» **STORED DATA**
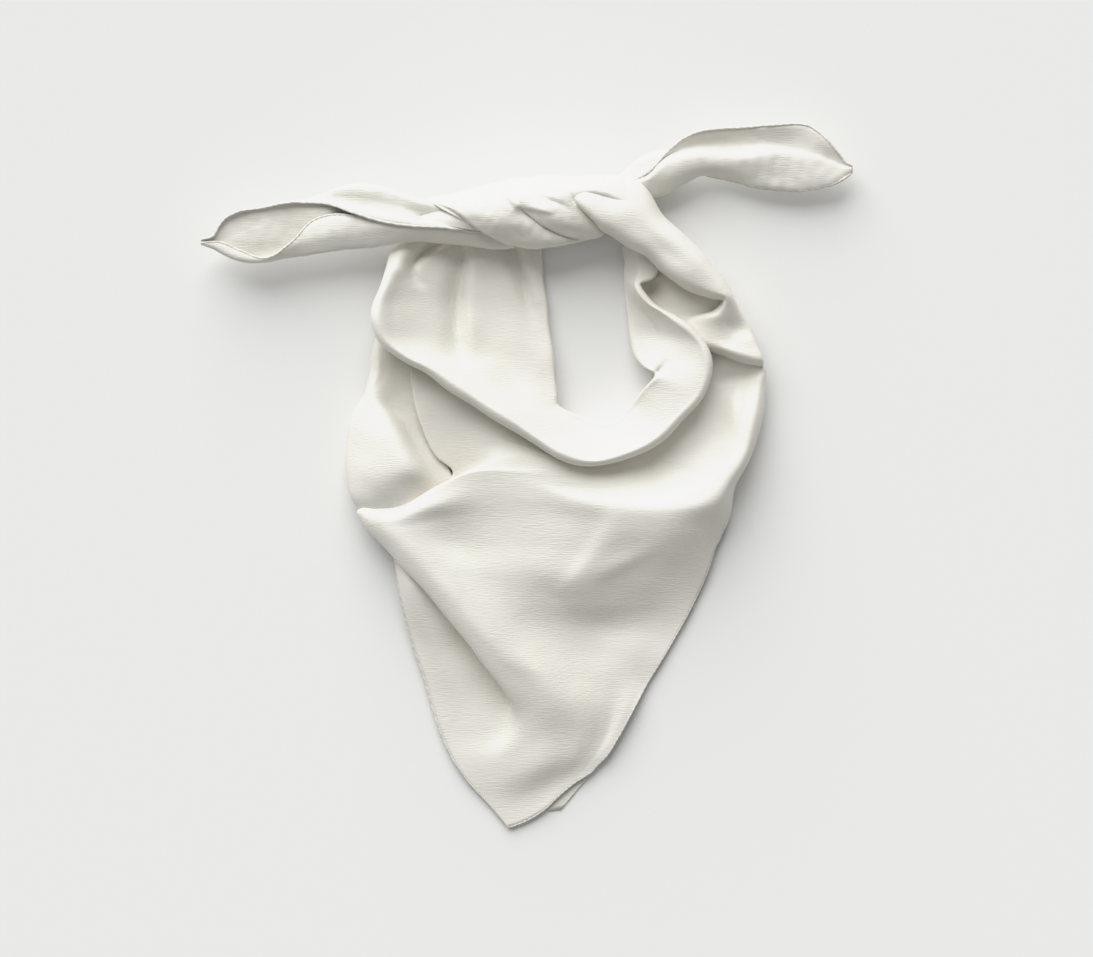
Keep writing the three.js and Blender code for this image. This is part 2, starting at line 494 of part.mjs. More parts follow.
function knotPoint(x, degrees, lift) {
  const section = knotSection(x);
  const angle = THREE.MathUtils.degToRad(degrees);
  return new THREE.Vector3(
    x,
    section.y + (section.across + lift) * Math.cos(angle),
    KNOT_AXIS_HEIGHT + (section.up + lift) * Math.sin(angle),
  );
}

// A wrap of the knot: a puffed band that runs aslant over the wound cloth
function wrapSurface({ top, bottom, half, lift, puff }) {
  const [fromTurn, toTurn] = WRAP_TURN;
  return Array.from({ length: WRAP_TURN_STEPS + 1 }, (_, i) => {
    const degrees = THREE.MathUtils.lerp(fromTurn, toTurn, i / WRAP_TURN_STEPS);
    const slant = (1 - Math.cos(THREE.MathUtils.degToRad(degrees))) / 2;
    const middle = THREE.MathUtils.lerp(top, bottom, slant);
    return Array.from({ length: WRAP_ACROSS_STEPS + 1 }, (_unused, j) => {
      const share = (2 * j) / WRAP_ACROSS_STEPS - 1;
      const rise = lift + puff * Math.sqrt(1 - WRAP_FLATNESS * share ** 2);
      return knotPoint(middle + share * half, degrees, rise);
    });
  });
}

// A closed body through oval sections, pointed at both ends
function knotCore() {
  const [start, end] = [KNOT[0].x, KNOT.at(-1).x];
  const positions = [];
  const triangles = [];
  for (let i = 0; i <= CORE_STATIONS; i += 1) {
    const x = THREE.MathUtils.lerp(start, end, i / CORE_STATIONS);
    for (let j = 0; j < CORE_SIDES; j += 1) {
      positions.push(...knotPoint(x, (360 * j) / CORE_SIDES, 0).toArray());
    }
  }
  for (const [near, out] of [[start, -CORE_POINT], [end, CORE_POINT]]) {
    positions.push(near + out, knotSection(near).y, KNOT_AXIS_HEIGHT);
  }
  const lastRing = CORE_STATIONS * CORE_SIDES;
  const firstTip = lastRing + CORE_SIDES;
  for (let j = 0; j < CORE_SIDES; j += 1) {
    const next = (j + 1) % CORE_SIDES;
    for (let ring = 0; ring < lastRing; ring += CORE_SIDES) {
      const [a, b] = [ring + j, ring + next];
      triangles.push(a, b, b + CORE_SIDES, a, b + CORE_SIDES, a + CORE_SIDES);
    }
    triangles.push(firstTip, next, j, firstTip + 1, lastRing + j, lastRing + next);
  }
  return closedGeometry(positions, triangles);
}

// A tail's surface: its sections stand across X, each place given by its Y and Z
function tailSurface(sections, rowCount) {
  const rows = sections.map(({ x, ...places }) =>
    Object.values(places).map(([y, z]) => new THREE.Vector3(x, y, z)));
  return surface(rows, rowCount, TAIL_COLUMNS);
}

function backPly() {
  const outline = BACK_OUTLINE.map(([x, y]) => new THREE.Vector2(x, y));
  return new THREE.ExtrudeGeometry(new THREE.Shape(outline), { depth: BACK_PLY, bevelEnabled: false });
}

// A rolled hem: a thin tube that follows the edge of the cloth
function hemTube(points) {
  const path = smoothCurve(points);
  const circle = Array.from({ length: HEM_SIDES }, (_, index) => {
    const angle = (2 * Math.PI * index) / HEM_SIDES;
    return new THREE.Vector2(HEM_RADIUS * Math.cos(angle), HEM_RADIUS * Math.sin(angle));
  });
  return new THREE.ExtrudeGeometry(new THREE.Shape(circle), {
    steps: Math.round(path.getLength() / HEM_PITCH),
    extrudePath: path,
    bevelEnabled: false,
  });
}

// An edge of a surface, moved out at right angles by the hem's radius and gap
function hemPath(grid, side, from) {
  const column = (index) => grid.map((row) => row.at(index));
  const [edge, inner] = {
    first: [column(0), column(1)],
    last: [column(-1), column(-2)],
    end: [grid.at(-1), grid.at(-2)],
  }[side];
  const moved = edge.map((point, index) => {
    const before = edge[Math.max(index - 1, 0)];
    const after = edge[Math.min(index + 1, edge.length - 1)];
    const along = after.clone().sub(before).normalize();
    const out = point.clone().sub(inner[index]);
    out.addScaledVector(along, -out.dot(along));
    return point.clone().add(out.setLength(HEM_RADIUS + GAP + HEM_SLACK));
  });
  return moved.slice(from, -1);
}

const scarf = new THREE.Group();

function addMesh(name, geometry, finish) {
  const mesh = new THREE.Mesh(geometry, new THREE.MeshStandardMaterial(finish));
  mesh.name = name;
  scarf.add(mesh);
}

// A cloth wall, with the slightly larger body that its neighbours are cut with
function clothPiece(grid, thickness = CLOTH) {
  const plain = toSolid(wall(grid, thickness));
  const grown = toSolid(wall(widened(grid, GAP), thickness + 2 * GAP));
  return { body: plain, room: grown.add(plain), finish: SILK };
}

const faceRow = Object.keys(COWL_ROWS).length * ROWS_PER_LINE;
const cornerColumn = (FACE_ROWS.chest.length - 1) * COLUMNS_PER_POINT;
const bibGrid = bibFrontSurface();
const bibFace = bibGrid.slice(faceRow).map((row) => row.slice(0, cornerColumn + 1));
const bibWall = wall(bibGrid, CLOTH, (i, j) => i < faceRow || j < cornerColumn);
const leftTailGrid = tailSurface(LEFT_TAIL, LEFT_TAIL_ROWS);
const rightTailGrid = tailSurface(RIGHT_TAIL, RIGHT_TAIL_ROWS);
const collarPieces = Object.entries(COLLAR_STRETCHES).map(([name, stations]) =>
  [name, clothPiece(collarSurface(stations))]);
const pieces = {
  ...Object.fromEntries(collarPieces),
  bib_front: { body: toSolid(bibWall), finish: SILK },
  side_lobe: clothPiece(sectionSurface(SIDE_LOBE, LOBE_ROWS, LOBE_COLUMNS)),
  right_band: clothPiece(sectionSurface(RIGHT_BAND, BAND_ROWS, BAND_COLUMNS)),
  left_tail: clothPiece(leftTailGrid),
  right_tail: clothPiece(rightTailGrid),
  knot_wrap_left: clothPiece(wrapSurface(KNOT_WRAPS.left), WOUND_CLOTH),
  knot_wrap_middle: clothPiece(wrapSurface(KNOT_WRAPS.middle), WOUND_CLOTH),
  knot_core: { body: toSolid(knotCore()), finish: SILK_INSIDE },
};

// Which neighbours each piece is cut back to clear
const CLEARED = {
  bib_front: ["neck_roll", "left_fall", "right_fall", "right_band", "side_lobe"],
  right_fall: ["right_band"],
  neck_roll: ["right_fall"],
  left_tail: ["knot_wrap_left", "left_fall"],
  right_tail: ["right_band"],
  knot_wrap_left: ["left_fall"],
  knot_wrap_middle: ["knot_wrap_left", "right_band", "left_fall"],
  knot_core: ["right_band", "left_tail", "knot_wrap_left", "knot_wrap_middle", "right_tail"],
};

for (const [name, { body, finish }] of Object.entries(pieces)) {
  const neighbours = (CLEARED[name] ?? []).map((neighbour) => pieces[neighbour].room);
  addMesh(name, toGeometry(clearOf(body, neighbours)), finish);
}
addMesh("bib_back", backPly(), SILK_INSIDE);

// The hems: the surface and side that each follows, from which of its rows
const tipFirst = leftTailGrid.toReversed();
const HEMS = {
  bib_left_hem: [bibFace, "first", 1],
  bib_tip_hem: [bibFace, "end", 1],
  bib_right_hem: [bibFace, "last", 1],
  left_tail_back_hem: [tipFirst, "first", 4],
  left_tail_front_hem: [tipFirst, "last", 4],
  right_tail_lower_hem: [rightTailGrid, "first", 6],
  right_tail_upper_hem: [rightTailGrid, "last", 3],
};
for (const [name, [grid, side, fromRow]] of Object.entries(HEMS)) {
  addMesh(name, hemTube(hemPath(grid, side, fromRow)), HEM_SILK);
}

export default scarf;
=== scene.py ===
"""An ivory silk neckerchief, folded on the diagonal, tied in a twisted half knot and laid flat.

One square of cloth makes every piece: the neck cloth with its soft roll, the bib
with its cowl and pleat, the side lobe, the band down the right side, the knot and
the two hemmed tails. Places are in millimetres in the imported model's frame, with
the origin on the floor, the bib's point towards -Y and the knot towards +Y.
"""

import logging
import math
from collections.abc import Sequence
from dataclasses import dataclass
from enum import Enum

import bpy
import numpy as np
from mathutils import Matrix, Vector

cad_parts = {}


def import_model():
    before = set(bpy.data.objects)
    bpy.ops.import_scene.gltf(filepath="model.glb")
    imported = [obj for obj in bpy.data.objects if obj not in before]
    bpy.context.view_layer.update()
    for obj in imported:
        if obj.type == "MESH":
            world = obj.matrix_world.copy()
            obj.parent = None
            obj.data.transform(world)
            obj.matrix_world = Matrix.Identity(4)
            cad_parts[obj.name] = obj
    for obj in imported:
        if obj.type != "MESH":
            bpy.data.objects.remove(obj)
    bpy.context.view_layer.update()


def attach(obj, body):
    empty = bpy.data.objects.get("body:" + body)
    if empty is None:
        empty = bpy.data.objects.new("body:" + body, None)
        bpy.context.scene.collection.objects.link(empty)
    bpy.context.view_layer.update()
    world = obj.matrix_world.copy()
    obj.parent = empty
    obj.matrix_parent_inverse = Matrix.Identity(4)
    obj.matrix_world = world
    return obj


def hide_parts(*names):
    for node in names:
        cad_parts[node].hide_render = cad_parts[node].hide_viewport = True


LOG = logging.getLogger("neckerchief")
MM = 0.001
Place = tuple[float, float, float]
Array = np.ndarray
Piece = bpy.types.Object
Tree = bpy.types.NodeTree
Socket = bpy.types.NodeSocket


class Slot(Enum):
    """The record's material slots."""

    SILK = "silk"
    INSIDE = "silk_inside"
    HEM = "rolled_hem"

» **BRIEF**
Give back, word for word, only the lines above from the line holding "from mathutils import Matrix, Vector" to the line holding "obj.matrix_world = Matrix.Identity(4)", both included.

» **RESPONSE TO THIS TASK**
from mathutils import Matrix, Vector

cad_parts = {}


def import_model():
    before = set(bpy.data.objects)
    bpy.ops.import_scene.gltf(filepath="model.glb")
    imported = [obj for obj in bpy.data.objects if obj not in before]
    bpy.context.view_layer.update()
    for obj in imported:
        if obj.type == "MESH":
            world = obj.matrix_world.copy()
            obj.parent = None
            obj.data.transform(world)
            obj.matrix_world = Matrix.Identity(4)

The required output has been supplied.